Day By Day

Monday, May 01, 2006

Shelby Steele Gets It!


I met Shelby Steele several years ago when he was promoting his award-winning book of essays, The Content of Our Character, in which he urged African-Americans to live up to the ideals put forth by Martin Luther King in his great "I Have A Dream" speech. At the time I was immensely impressed both by the man and by his thought processes, and he has continued to rise in my estimation ever since.

Steele's latest book is White Guilt: How Blacks and Whites Together Destroyed the Promise of the Civil Rights Era. William Murchison reviews in in the Washington Times. He states Steele's central argument thusly:

In the context of the civil rights revolution, whites, to expiate their guilt for "centuries of oppression," vacated their moral authority, their power to differentiate right from wrong and act upon the distinction. When it came to race, whites weren't to "judge" any longer. Black "leaders," supported and egged on by the white cultural rebels of the 1960s and '70s, saw their chance and took it. All they had to do to get money, preferment or both was open their mouths and rub in the guilt.

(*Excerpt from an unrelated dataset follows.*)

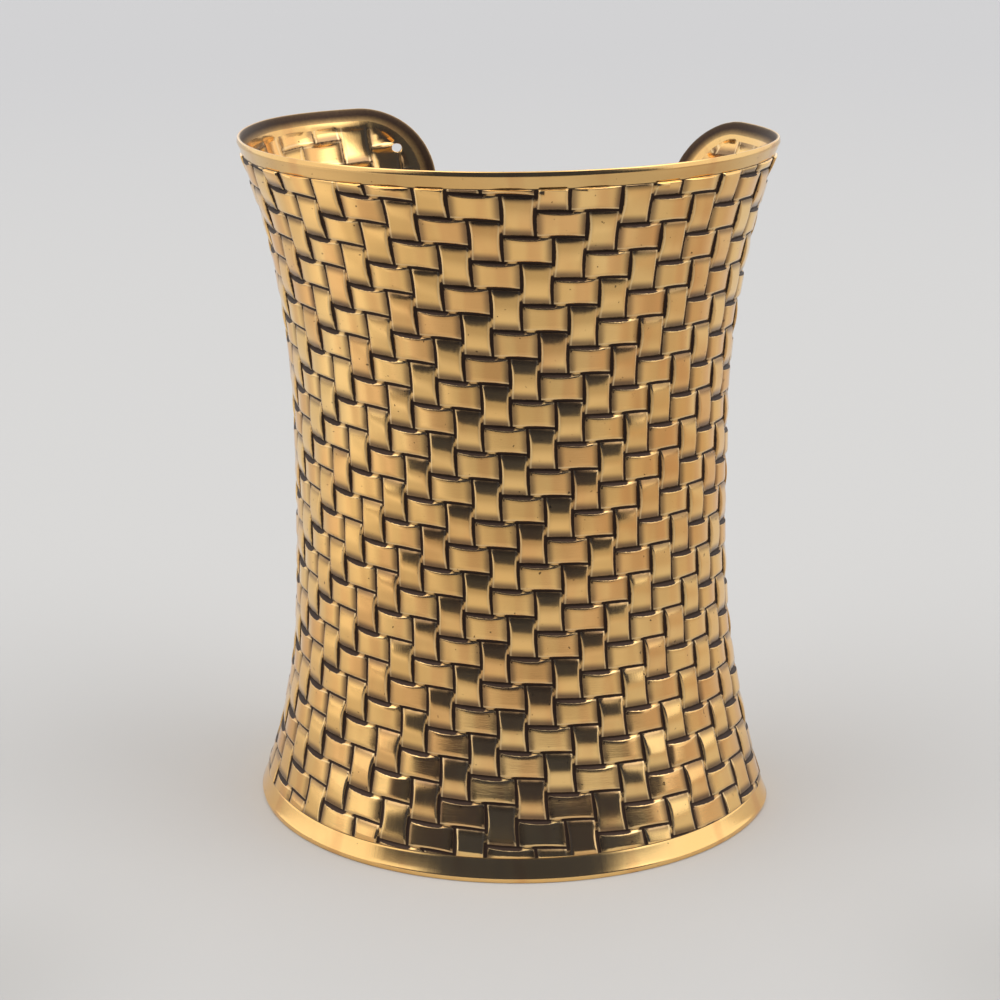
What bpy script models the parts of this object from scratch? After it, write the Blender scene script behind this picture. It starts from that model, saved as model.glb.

"White guilt," says Shelby Steele, "had inadvertently opened up racism as the single greatest opportunity available to blacks from the mid-sixties on -- this for a people with no other ready source of capital with which to launch itself into greater freedom." It has come about that "We blacks always experience white guilt as an incentive, almost a command, to somehow exhibit racial woundedness and animus."
What Steele describes is a mechanism by which, with frightening rapidity, cultural standards of all kinds [not just those dealing with race] were abandoned -- what some have called the "demoralizing" of America and Pat Moynihan called "defining deviancy down." Outrage, woundedness and animus became the common currency of public discourse. We are living with the results of that process today and trying to recover from them.

And here is where President Bush comes in.

In the more broadly humane policies of the Bush administration, Mr. Steele sees some expiation for the idiocies of the past. Yes, Mr. Bush engages in dissociation. He talks the talk, appoints the blacks. But he gets it.

"His 'bigotry of low expectations' statement was the first and most far-reaching enunication of social policy" since the Great Society, writes Mr. Steele. "It offered a new direction for social reform and, especially, a new theory: dissociation from the racist past through principle and individual responsibility rather than at the expense of those things. Mr. Bush is the first conservative president to openly compete with the left in the arena of ideas around poverty, education, and race. He has attempted to establish conservatism as a philosophy of social reform."
Exactly!!!!!

Steele gets it. He understands that George W. Bush is one of the great ones -- a man of vision who challenges all of us to rise to new levels of endeavor and accomplishment, to take some responsibility for the state of the world and our society as it is and to try to do better. In both domestic and foreign affairs Bush has sketched out a vision of a better world and taken concrete steps to achieve it. This is why he is so much despised by the forces of reaction arrayed against him and this is why he is a far greater man than any of his critics.